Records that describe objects
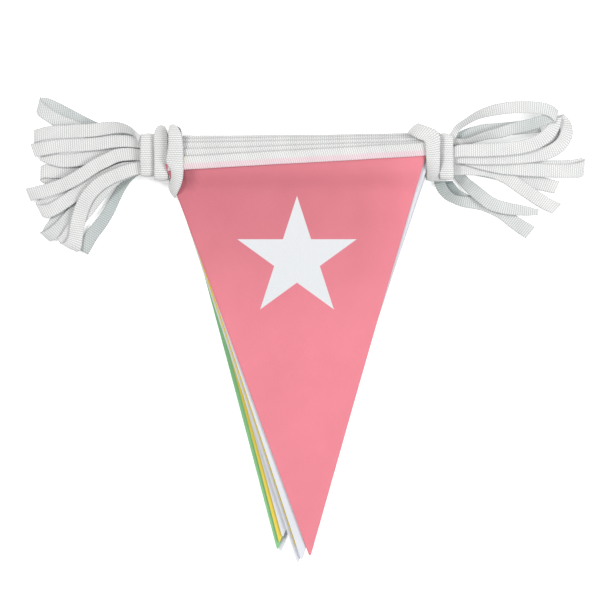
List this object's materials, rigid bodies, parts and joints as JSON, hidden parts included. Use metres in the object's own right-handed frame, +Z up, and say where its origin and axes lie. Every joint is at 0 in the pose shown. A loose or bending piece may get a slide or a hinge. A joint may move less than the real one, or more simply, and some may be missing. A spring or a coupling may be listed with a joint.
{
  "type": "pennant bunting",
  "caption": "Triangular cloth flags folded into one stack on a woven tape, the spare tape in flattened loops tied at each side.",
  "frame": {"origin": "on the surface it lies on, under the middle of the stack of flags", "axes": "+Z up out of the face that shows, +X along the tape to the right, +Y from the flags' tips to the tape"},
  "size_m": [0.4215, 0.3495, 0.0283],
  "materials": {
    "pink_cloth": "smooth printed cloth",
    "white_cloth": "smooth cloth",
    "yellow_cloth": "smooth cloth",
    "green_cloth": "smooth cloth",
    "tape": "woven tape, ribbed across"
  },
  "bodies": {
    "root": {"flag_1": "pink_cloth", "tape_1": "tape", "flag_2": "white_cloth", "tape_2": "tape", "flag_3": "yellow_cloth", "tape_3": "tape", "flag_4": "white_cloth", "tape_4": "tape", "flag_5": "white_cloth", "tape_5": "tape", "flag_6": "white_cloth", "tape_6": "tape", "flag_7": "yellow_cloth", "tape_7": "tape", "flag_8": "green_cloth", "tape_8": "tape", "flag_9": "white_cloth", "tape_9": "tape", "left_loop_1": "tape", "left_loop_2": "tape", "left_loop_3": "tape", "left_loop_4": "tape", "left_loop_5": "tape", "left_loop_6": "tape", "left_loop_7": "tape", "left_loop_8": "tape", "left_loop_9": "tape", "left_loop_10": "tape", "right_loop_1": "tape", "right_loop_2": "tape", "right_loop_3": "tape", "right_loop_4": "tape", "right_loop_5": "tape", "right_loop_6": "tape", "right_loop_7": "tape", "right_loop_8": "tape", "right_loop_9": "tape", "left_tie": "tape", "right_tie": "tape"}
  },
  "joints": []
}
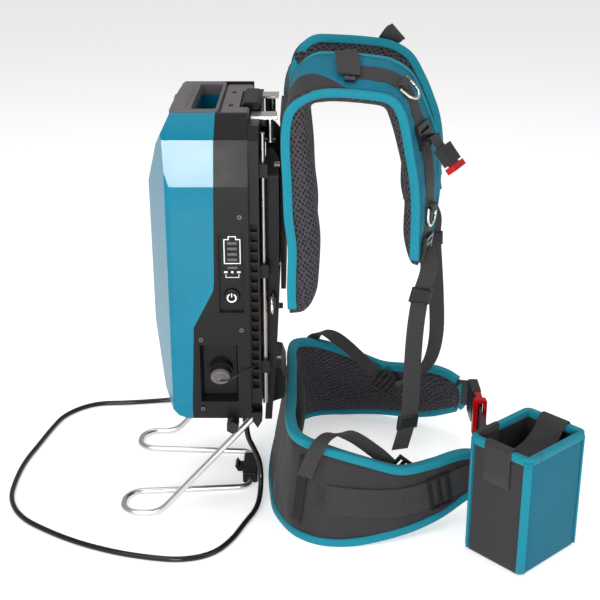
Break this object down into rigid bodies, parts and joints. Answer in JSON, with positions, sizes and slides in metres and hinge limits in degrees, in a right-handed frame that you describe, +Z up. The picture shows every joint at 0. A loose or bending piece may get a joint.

**Task goal:** All of the records must be repeated exactly.

**Correct result:**
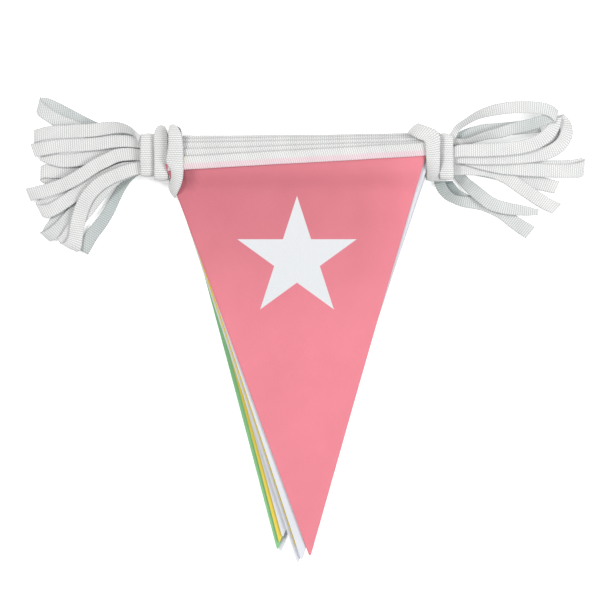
List this object's materials, rigid bodies, parts and joints as JSON, hidden parts included. Use metres in the object's own right-handed frame, +Z up, and say where its origin and axes lie. Every joint is at 0 in the pose shown. A loose or bending piece may get a slide or a hinge. A joint may move less than the real one, or more simply, and some may be missing. A spring or a coupling may be listed with a joint.
{
  "type": "pennant bunting",
  "caption": "Triangular cloth flags folded into one stack on a woven tape, the spare tape in flattened loops tied at each side.",
  "frame": {"origin": "on the surface it lies on, under the middle of the stack of flags", "axes": "+Z up out of the face that shows, +X along the tape to the right, +Y from the flags' tips to the tape"},
  "size_m": [0.4215, 0.3495, 0.0283],
  "materials": {
    "pink_cloth": "smooth printed cloth",
    "white_cloth": "smooth cloth",
    "yellow_cloth": "smooth cloth",
    "green_cloth": "smooth cloth",
    "tape": "woven tape, ribbed across"
  },
  "bodies": {
    "root": {"flag_1": "pink_cloth", "tape_1": "tape", "flag_2": "white_cloth", "tape_2": "tape", "flag_3": "yellow_cloth", "tape_3": "tape", "flag_4": "white_cloth", "tape_4": "tape", "flag_5": "white_cloth", "tape_5": "tape", "flag_6": "white_cloth", "tape_6": "tape", "flag_7": "yellow_cloth", "tape_7": "tape", "flag_8": "green_cloth", "tape_8": "tape", "flag_9": "white_cloth", "tape_9": "tape", "left_loop_1": "tape", "left_loop_2": "tape", "left_loop_3": "tape", "left_loop_4": "tape", "left_loop_5": "tape", "left_loop_6": "tape", "left_loop_7": "tape", "left_loop_8": "tape", "left_loop_9": "tape", "left_loop_10": "tape", "right_loop_1": "tape", "right_loop_2": "tape", "right_loop_3": "tape", "right_loop_4": "tape", "right_loop_5": "tape", "right_loop_6": "tape", "right_loop_7": "tape", "right_loop_8": "tape", "right_loop_9": "tape", "left_tie": "tape", "right_tie": "tape"}
  },
  "joints": []
}
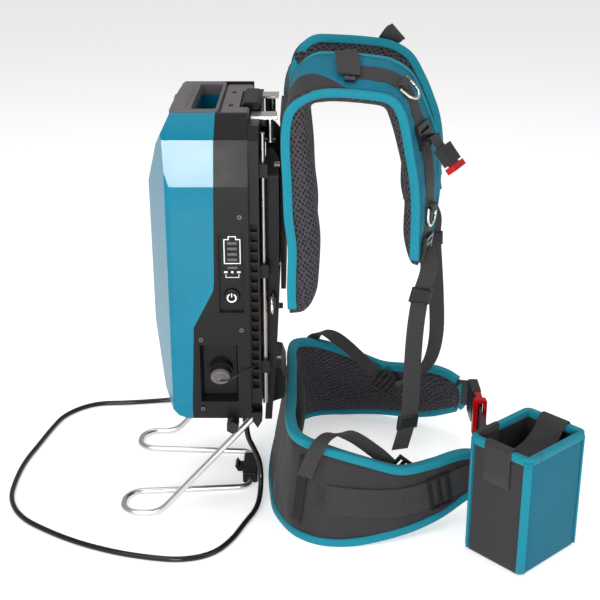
Break this object down into rigid bodies, parts and joints. Answer in JSON, with positions, sizes and slides in metres and hinge limits in degrees, in a right-handed frame that you describe, +Z up. The picture shows every joint at 0. A loose or bending piece may get a joint.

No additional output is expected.